The court said Rick Bain should have been allowed to present evidence he says shows that a punch-card ballot with a hanging chad is invalid. If a lower court agrees, that would give Bain a one-vote victory over incumbent Rick Taft for a council seat in the Cleveland suburb of Pepper Pike.
An initial vote count in the Nov. 8 election ended in a tie between Bain and Taft, a second cousin of Gov. Bob Taft. A tie-breaking coin toss handed the seat to Taft, but a formal recount that followed found Bain ahead by one vote - 1,124 to 1,123.
Bain assumed the council seat for a time, but Taft believed he had spotted a single hanging chad and asked for a second recount, which again ended in a tie.
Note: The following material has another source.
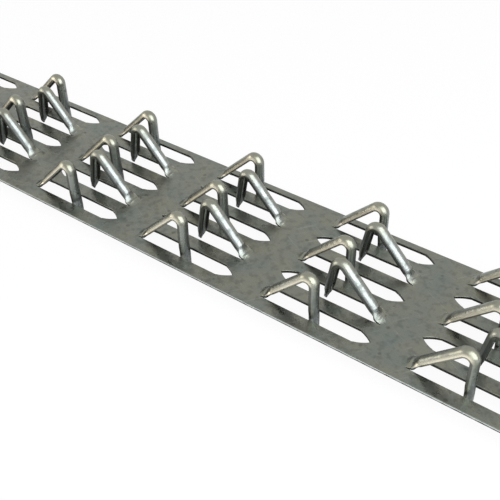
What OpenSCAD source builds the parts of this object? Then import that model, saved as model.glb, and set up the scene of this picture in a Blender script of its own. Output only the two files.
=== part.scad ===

In March, the Cuyahoga County Common Pleas Court gave Taft the seat, citing the earlier coin toss.
Bain argues that the ballot with the hanging chad should not count because it is attached by three corners.
The Supreme Court ordered the lower court to consider additional evidence before reissuing a ruling.
"The common pleas court appears to have based its decision solely on the parties' pleadings and the court-supervised recount," said Chief Justice Tom Moyer, writing for the majority.
After the case is settled, the issue of hanging chads is unlikely to re-emerge in Ohio, which held its first punch-card-free statewide election in May.